From the business side of the house, the data scientist could be viewed as a fairly abstract role. Tell me how you sell this position or the related training to the C-suite. Or will it inevitably take a few years to catch up, regardless of all the chatter on big data?

It is definitely going to take a couple of years. We’re seeing a few interesting models emerge by the companies that are approaching data science. The predominant mode has been more around getting the data science going in a particular department or business unit. You have someone in marketing analytics or enterprise information management working from a data scientist point of view, and then expand their role. If you try one area, you can learn from that and show business, “This is how we could do something across other functional areas, or even the whole firm.” You area also seeing a couple of [enterprises] create almost an entire department around the data scientist. What they’ve done is have a separate data science crew reporting to the CEOs. These are highly motivated and independent roles with a chief data officer, who has a data scientist for different business geographies or units. They’re essentially embedded in departments trying to solve problems particular to marketing, for example, and they have a dotted line back to the chief data officer, who connects with the CEO. This is very ambitious and it remains to be seen how easily it could be repeated, but it embeds day-to-day and long-term roles of data science and data disruption to the business.

That latter approach could lead to its own silos or departments that may be hesitant to open themselves up, I’d imagine.

Those are some of the challenges, certainly. If you believe in the hype and to some extent the reality, this is an extension of using analytics in a better way to make business decisions. We have seen that evolve from automation in the 80s and 90s, to what we’re getting to now, which is using analytics as the true basis for how organizations make decisions. It requires a substantial cultural shift and change. So you’d have to think there will be resistance. People think this is questioning their ability to make decisions. But this is an effort to make sure it’s not just the gut feeling. You may have a gut feeling, but can you substantiate or invalidate that sense with data, and what data do you need and how do you support it. Here’s where data scientists hit the same psychological and cultural barriers from [previous technological change].

I want to go back to an aspect of the “ideal’ scientist you brought up earlier. The visualization element of the data scientist role could be a quick path to business results. Could you tell me more about what you’re seeing of big data visualizations, in terms of what’s working and what’s not?

Visualization is a newer branch that people are grappling with. It’s in its very early days, but it’s emerged with certain characteristics. One, because of the technology, visualization of this data has been very static. Not everyone can easily read some of these graphs. But now we’re getting more interactive, where you can see data that shows changes, real relations between how business areas go up and down with the overall economy, for example.
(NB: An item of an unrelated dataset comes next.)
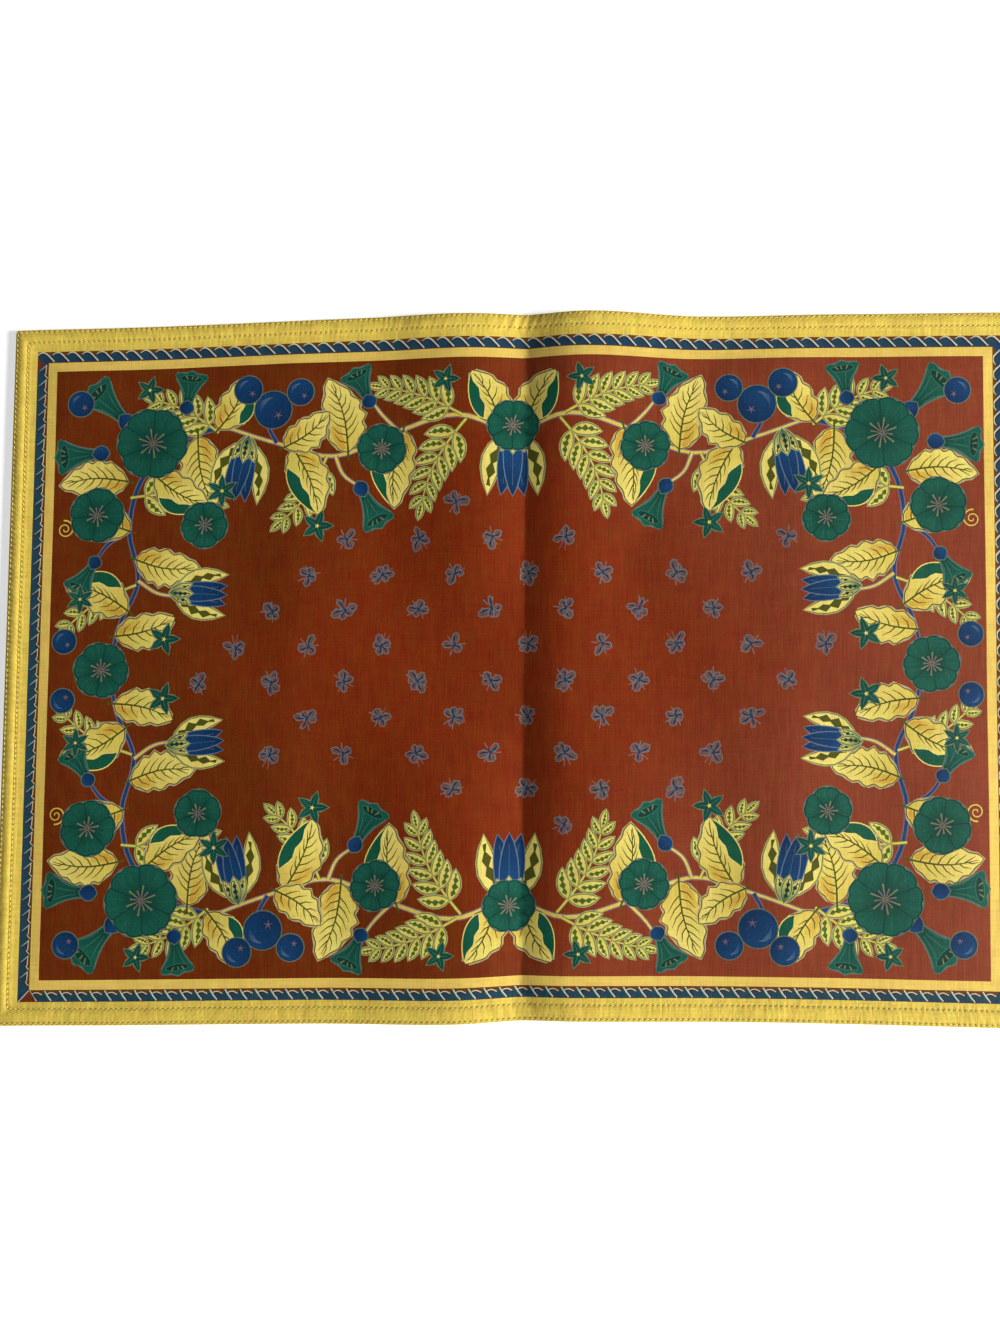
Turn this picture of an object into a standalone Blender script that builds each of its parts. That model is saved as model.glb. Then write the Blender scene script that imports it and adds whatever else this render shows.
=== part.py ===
"""Rectangular fabric placemat, lying flat, printed side up.

One piece of stout cotton with a double-turned hem along its four sides.  It was once folded in half,
so a valley crease crosses it a little right of its middle, with a low swell of cloth on each side.
The rest of the cloth lies flat.  The cloth is pulled slightly askew and its long sides bow a little.

Frame: metres, +X along the mat, +Y across it, +Z up, origin at the middle of its box's bottom.
"""
import math

import bmesh
import bpy
import numpy as np

# Driving dimensions of the cut and hemmed mat, before it lies askew.
MAT_LENGTH = 0.480
MAT_WIDTH = 0.330
CLOTH_THICKNESS = 0.0010
HEM_WIDTH = 0.0068
HEM_THICKNESS = 0.0021
FOLD_ROUNDING = 0.0007
FOLD_EDGE_LOW = 0.0005
FOLD_EDGE_HIGH = 0.0015
CORNER_ROUNDING = 0.0006

# The crease of the mat folded in half, and the swells on its two sides.
CREASE_X = 0.0058
LEFT_CREST = 0.027
LEFT_REACH = 0.070
RIGHT_CREST = 0.025
RIGHT_REACH = 0.052
LEFT_SWELL = 0.0019
LEFT_SWELL_EXTRA = 0.0016
LEFT_SWELL_PITCH = 0.160
RIGHT_SWELL = 0.0030
RIGHT_SWELL_AT_BACK = 0.0046
RIGHT_SWELL_AT_FRONT = 0.0021

# How the rectangle lies askew: sideways pull per metre across, and the rise of the bowed sides.
SKEW = 0.0162
BOW = 0.0012

# How far each long side strays from its line, in columns: place along the mat, stray outwards.
BACK_SIDE_STRAY = (
    (-0.240, 0.0000),
    (-0.180, -0.0005),
    (-0.035, 0.0012),
    (0.030, 0.0007),
    (0.088, -0.0014),
    (0.160, -0.0006),
    (0.240, 0.0000),
)
FRONT_SIDE_STRAY = (
    (-0.240, 0.0000),
    (-0.170, 0.0006),
    (-0.040, 0.0005),
    (0.020, -0.0010),
    (0.110, -0.0008),
    (0.240, 0.0000),
)

# Grid segments between the lines that the cloth bends on.
PANEL_SEGMENTS = 8
FLANK_SEGMENTS = 6
WIDTH_SEGMENTS = 16

# Edges turning by more than this many degrees are drawn sharp.
SHARP_ANGLE = 65

# Finish of the printed cotton.
CLOTH_COLOUR = (0.20, 0.035, 0.008, 1.0)
CLOTH_ROUGHNESS = 0.85
CLOTH_METALLIC = 0.0


def remove_objects():
    """Empties the scene of its objects."""
    for old in list(bpy.data.objects):
        bpy.data.objects.remove(old, do_unlink=True)


def hem_lines(half):
    """Distances from the middle of the lines that one hem bends on, from its inner side outwards."""
    inner = half - HEM_WIDTH
    return [inner - FOLD_ROUNDING, inner + FOLD_ROUNDING, half - FOLD_ROUNDING, half]


def stations_along():
    """Places of the grid's columns: closer together where the cloth rises beside the crease."""
    hem = hem_lines(MAT_LENGTH / 2)
    marks = [
        (-hem[0], PANEL_SEGMENTS),
        (CREASE_X - LEFT_REACH, FLANK_SEGMENTS),
        (CREASE_X - LEFT_CREST, FLANK_SEGMENTS),
        (CREASE_X, FLANK_SEGMENTS),
        (CREASE_X + RIGHT_CREST, FLANK_SEGMENTS),
        (CREASE_X + RIGHT_REACH, PANEL_SEGMENTS),
    ]
    ends = [mark[0] for mark in marks[1:]] + [hem[0]]
    places = [-line for line in reversed(hem[1:])]
    for (start, segments), end in zip(marks, ends):
        places += list(np.linspace(start, end, segments, endpoint=False))
    return np.array(places + hem)


def stations_across():
    """Places of the grid's rows, evenly spaced between the two long hems."""
    hem = hem_lines(MAT_WIDTH / 2)
    middle = list(np.linspace(-hem[0], hem[0], WIDTH_SEGMENTS, endpoint=False))
    return np.array([-line for line in reversed(hem[1:])] + middle + hem)


def crease_lift(x, y):
    """Height of the underside: quarter waves down into the crease, half waves out to the flat cloth."""
    turn = 2 * math.pi * y / LEFT_SWELL_PITCH
    left = LEFT_SWELL + LEFT_SWELL_EXTRA * (1 - math.cos(turn)) / 2
    across = abs(y) / (MAT_WIDTH / 2)
    side = RIGHT_SWELL_AT_BACK if y > 0 else RIGHT_SWELL_AT_FRONT
    right = RIGHT_SWELL + (side - RIGHT_SWELL) * across ** 2
    place = x - CREASE_X
    if place < 0:
        height, crest, reach = left, LEFT_CREST, LEFT_REACH
    else:
        height, crest, reach = right, RIGHT_CREST, RIGHT_REACH
    distance = abs(place)
    if distance <= crest:
        return height * math.sin(math.pi / 2 * distance / crest)
    if distance < reach:
        return height * (1 + math.cos(math.pi * (distance - crest) / (reach - crest))) / 2
    return 0.0


def stray(x, table):
    """How far a long side strays from its line at x, by half waves between the table's rows."""
    for (start, low), (end, high) in zip(table, table[1:]):
        if x <= end:
            part = (x - start) / (end - start)
            return low + (high - low) * (1 - math.cos(math.pi * part)) / 2
    return table[-1][1]


def lie_askew(x, y):
    """Place of a point of the rectangle once the cloth has been pulled askew and its sides bow."""
    half_length = MAT_LENGTH / 2
    half_width = MAT_WIDTH / 2
    is_corner = min(abs(x) - half_length, abs(y) - half_width) > -FOLD_ROUNDING / 2
    inset = CORNER_ROUNDING if is_corner else 0.0
    table = BACK_SIDE_STRAY if y > 0 else FRONT_SIDE_STRAY
    outwards = stray(x, table) * (y / half_width) ** 2 - inset
    bowed = y + BOW * (1 - 2 * (x / half_length) ** 2)
    return x - math.copysign(inset, x) + SKEW * y, bowed + math.copysign(outwards, y)


def cloth_heights(x, y):
    """Heights of the top and the underside above the crease's lift: thin cloth, thick hem, round fold."""
    inset = min(MAT_LENGTH / 2 - abs(x), MAT_WIDTH / 2 - abs(y))
    if inset < FOLD_ROUNDING / 2:
        return FOLD_EDGE_HIGH, FOLD_EDGE_LOW
    if inset < HEM_WIDTH:
        return HEM_THICKNESS, 0.0
    return CLOTH_THICKNESS, 0.0


def build_mat():
    """Makes the mat: a sheet of grid squares, extruded, laid in its folds and centred on the origin."""
    columns = stations_along()
    rows = stations_across()
    sheet = bmesh.new()
    bmesh.ops.create_grid(sheet, x_segments=len(columns) - 1, y_segments=len(rows) - 1, size=0.5)
    top_verts = list(sheet.verts)
    extruded = bmesh.ops.extrude_face_region(sheet, geom=sheet.faces[:], use_keep_orig=True)
    low_verts = [item for item in extruded["geom"] if isinstance(item, bmesh.types.BMVert)]
    for verts, is_top in ((top_verts, True), (low_verts, False)):
        for vert in verts:
            x = columns[round((vert.co.x + 0.5) * (len(columns) - 1))]
            y = rows[round((vert.co.y + 0.5) * (len(rows) - 1))]
            top, underside = cloth_heights(x, y)
            height = crease_lift(x, y) + (top if is_top else underside)
            vert.co = (*lie_askew(x, y), height)
    places = np.array([vert.co for vert in sheet.verts])
    middle = (places.min(axis=0) + places.max(axis=0)) / 2
    bmesh.ops.translate(sheet, verts=sheet.verts[:], vec=(-middle[0], -middle[1], 0.0))
    bmesh.ops.triangulate(sheet, faces=sheet.faces[:])
    bmesh.ops.recalc_face_normals(sheet, faces=sheet.faces[:])
    mesh = bpy.data.meshes.new("placemat")
    sheet.to_mesh(mesh)
    sheet.free()
    mesh.shade_smooth()
    mesh.set_sharp_from_angle(angle=math.radians(SHARP_ANGLE))
    mat = bpy.data.objects.new("placemat", mesh)
    bpy.context.scene.collection.objects.link(mat)
    return mat


def printed_cotton():
    """Material of the cloth: rust-red printed cotton, dull, not metallic."""
    material = bpy.data.materials.new("printed_cotton")
    material.use_nodes = True
    shader = material.node_tree.nodes["Principled BSDF"]
    shader.inputs["Base Color"].default_value = CLOTH_COLOUR
    shader.inputs["Roughness"].default_value = CLOTH_ROUGHNESS
    shader.inputs["Metallic"].default_value = CLOTH_METALLIC
    return material


remove_objects()
placemat = build_mat()
placemat.data.materials.append(printed_cotton())
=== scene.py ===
import bpy
import numpy as np
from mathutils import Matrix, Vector
from mathutils.bvhtree import BVHTree
from mathutils.geometry import delaunay_2d_cdt


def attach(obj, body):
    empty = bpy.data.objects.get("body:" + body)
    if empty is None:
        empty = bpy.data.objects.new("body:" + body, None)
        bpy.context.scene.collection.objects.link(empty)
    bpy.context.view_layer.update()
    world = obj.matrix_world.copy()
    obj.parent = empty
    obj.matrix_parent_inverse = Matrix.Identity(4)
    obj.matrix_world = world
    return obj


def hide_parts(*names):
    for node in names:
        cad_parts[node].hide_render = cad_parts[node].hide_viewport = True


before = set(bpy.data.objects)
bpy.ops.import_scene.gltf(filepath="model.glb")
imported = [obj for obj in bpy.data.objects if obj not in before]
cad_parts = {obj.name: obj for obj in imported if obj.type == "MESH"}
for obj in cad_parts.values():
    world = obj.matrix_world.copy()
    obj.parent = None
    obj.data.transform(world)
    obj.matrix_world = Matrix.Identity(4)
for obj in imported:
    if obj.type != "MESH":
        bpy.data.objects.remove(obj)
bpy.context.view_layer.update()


# ---- The cloth as it lies -----------------------------------------------------------------------------
# One rectangle of stout cotton, hemmed all round.  It was once folded in half, so a valley crease crosses
# it a little right of its middle, and it lies slightly askew.  Lengths here are in mm on the flat cloth.
MAT_LENGTH, MAT_WIDTH = 480.0, 330.0
HALF_X, HALF_Y = MAT_LENGTH / 2, MAT_WIDTH / 2
SKEW = 0.0162
BOW = 1.2

# The crease and the swells on its two sides.  Each pair is a size in two places, and the name after it says
# how far from the middle line, or from the edge, the one turns into the other.
CREASE_X = 5.8
CREASE_ROUNDING, HEM_STIFFENS = (0.5, 4.5), (18, 7)
LEFT_SWELL, LEFT_SWELL_RISES = (0.7, 3.0), (8, 60)
LEFT_CREST = 27.0
LEFT_REACH, LEFT_REACH_GROWS = (72.0, 95.0), (-35, 15)
RIGHT_SWELL, RIGHT_SWELL_AT_BACK, RIGHT_SWELL_AT_FRONT = 3.0, 4.6, 2.1
RIGHT_CREST, RIGHT_CREST_GROWS = (21.0, 26.0), (60, 150)
RIGHT_REACH, RIGHT_NARROWEST = (95.0, 58.0), 45

# Two faint old folds in columns: place along the mat, rise.
OLD_FOLDS = ((-104.0, 1.5), (130.0, 1.3))
OLD_FOLD_ROUNDING, OLD_FOLD_REACH = 5.0, 28.0

# How far each long side strays from its line in columns: place along the mat, stray outwards.
BACK_SIDE_STRAY = ((-240, 0.0), (-180, -0.5), (-35, 1.2), (30, 0.7), (88, -1.4), (160, -0.6), (240, 0.0))
FRONT_SIDE_STRAY = ((-240, 0.0), (-170, 0.6), (-40, 0.5), (20, -1.0), (110, -0.8), (240, 0.0))

# The hem's section in columns: distance from the edge, height.  It is puffed up between its two rows of
# stitches, and the front hem is wider than the others.  The field's cloth relaxes from it further in.
STITCH_ROWS = (1.1, 6.3)
HEM_TOP = (
    (0.0, 1.05), (0.08, 1.50), (0.28, 1.84), (1.1, 1.86), (1.9, 1.99), (3.9, 2.27), (5.4, 2.10),
    (6.3, 1.76), (6.9, 1.74), (7.7, 1.50), (8.6, 1.40),
)
HEM_UNDERSIDE = (
    (0.0, 1.05), (0.15, 0.40), (1.1, 0.30), (1.9, 0.06), (5.4, 0.04), (6.3, 0.30), (6.9, 0.10),
    (8.6, 0.40),
)
HEM_INNER = HEM_TOP[-1][0]
HEM_RELAXED = 16.0
FIELD_TOP = 1.0
OFF_THE_TABLE = 0.02
FRONT_HEM_WIDER = 1.22
STITCH = 2.5
CORNER_CUT = 0.8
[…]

Some of it is eye candy, but it’s fundamentally the way our brains are wired, that we can pick up on visual cues better than just looking at data. With two columns of data across 60 rows, you can’t see a pattern. But a graph that shows changes over time is where it brings people in. For data scientists, where it gets more creative, you start looking at some of this data and think about how you can visualize more than 2D graphs and turn [data streams] into different colors and multidimensional motion charts. ... That may sound like a simple thing, but it brings a better view of how your business performs and brings to life all of the data you’re capturing. People want to zoom in and zoom out and dig around large amounts of data, but they want it ... to be interesting. If you literally have 1 billion data points, the question for the data scientist becomes, how are you going to visualize all of that? And this is an emerging technique.